Having founded DaisyWay coaching as your professional cycling career was winding down in 1999, did you struggle to adjust back to 'normal life’?

Hell yes! I never want to go through something like that again!  

One loses one’s identity - I was "Erica, the Cyclist”.  Now I’ll only be “Erica”.  Well, that’s how I saw it.  However, “we are not judged by how many times we win or lose, but by how we play the game”  (Thinking Body, Dancing Mind).

I was fortunate to have been invited to work with some of the greatest sports event legends, for a 3 year period, 
post racing career:  Rick Sutton and Mitch Wippern, on some of the biggest cycling events in the world (Sea Otter Classic, NORBA Series, UCI World Cup events, in North America).  And in this way, I am still very much involved in the industry, just in a different role.  This certainly eased the transition, and over time, has allowed me to make a living from the sport without sacrificing any of the passion I have for it.

I’m passionate about helping people see their potential within themselves. Coaching is where I have landed up and it is one of the most fulfilling roles one could have wished for.

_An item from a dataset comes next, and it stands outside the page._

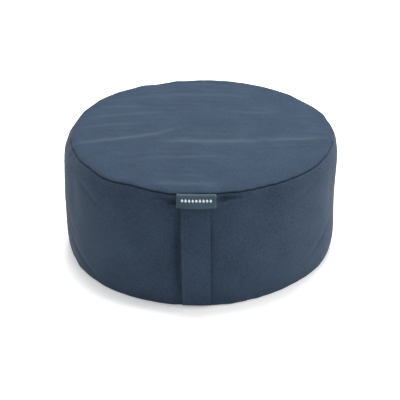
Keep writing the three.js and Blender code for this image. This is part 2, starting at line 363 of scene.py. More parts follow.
@dataclass(frozen=True)
class Hulls:
    """A heap of dry buckwheat hulls: small angular husks, dark brown with paler edges."""

    name: str
    colour: Colour
    size: float = 5 * MM

    def material(self) -> bpy.types.Material:
        """Builds the material on the object's coordinates."""
        surface = Surface(self.name, Specular_IOR_Level=0.4)
        place = surface.here()
        cells = surface.node("ShaderNodeTexVoronoi", inputs={"Vector": place, "Scale": 1.0 / self.size})
        edge = Wire(surface, cells.outputs["Distance"])
        pick = surface.add("ShaderNodeSeparateXYZ", inputs={0: Wire(surface, cells.outputs["Color"])})
        husk = surface.blend(pick, tinted(self.colour, 0.55), tinted(self.colour, 1.7))
        surface.paint(surface.blend(edge.clamped(), husk, tinted(self.colour, 0.4)))
        surface.roughen(0.5 + pick * 0.35)
        surface.emboss(1 - edge, 2.5 * MM)
        return surface.material


@dataclass(frozen=True)
class Plate:
    """Nickel-plated zinc with fine scratches and duller hollows."""

    name: str
    colour: Colour
    roughness: float = 0.3

    def material(self) -> bpy.types.Material:
        """Builds the material on the object's coordinates."""
        surface = Surface(self.name, Metallic=1.0)
        place = surface.here()
        scratches = surface.noise(place, 0.4 * MM, detail=4.0, stretch=(8, 8, 1))
        dull = surface.noise(place, 6 * MM)
        surface.paint(surface.blend(dull, tinted(self.colour, 0.75), tinted(self.colour, 1.1)))
        surface.roughen(self.roughness + dull * 0.15 + scratches * 0.15)
        surface.emboss(scratches, 0.02 * MM, 0.4)
        return surface.material


@dataclass(frozen=True)
class Nylon:
    """Extruded nylon, as in a zip's coil, or twisted thread."""

    name: str
    colour: Colour
    roughness: float = 0.45

    def material(self) -> bpy.types.Material:
        """Builds the material on the object's coordinates."""
        surface = Surface(self.name, Specular_IOR_Level=0.45)
        place = surface.here()
        variation = surface.noise(place, 1.2 * MM, detail=3.0)
        surface.paint(surface.blend(variation, tinted(self.colour, 0.75), tinted(self.colour, 1.3)))
        surface.roughen(self.roughness + variation * 0.2)
        surface.emboss(variation, 0.05 * MM, 0.5)
        return surface.material


class Finish(Enum):
    """Every finish on the cushion, and the record's slot that each belongs to."""

    CANVAS = (Canvas("navy_canvas", (0.0215, 0.0370, 0.0625)), "canvas")
    HANDLE_CANVAS = (Canvas("handle_canvas", (0.0205, 0.0355, 0.0610)), "handle_canvas")
    LABEL = (
        Ribbon("label_weave", (0.026, 0.050, 0.072), rib=0.45 * MM, selvedge_and_highlight_from=24.6 * MM),
        "label_weave",
    )
    MOTIF = (Nylon("motif_thread", (0.52, 0.55, 0.57), 0.6), "label_weave")
    TAPE = (Ribbon("zip_tape", (0.016, 0.028, 0.050)), "zip_tape")
    COIL = (Nylon("zip_coil", (0.018, 0.031, 0.056)), "zip_coil")
    THREAD = (Nylon("navy_thread", (0.040, 0.062, 0.100), 0.7), "canvas")
    HANDLE_THREAD = (Nylon("handle_thread", (0.036, 0.056, 0.090), 0.7), "handle_canvas")
    METAL = (Plate("nickel_plate", (0.32, 0.32, 0.33)), "zip_metal")
    MUSLIN = (Muslin("muslin", (0.72, 0.66, 0.54)), "muslin")
    SATIN = (Muslin("satin_ribbon", (0.80, 0.80, 0.78), 0.4 * MM), "satin")
    HULLS = (Hulls("buckwheat_hulls", (0.10, 0.055, 0.030)), "hulls")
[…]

3. As a coach, where do you think an average recreational mountain biker can make the biggest improvement to their riding?

Money can buy you a fast car, with lots of horse power and flashy speed.  It can buy you the greatest, lightest, most sought-after bicycle.  What it cannot buy you is handling, pedalling, cycling and technical skill that is required to be able to “arrive on the scene” and hit the downhill trails as fast as “another".  As mentioned before, brilliant mtb skills take time to develop, practice and perfect.

There are five basic skills, that, if tackled early on, will filter into all the other higher level skills, ensuring a much quicker rise to higher level of ability.  However, the “need for speed” on climbs and out on the road seem to super-cede the laborious task of tackling those forgotten grass field cone sessions ;)

4. Has having your kids start to ride more regularly and enter events changed your attitude towards the sport?  

It has brought to the fore, the reality of how long it takes to get “really good” at something.

Too much, too early is not the best way to get results you expect.  


5. What has been your proudest moment in cycling? 

Seeing my kids racing their bikes on the downhills (they do downhill racing).  

They are free.  

Downhill is not an endurance sport, but a skills sport (in cycling) - please don’t get me wrong:  you have to be very fit (eventually) if you want to be competitive in DH racing. However, they are free, cool, left to their own devices, and most importantly, learning the art of the skills of mtb in order to make it down the hill, quickly and safely.


About #5Questions: This 10 part series of interviews aims to highlight characters, from industry insiders to professional racers, who have shaped South Africa's cycling landscape.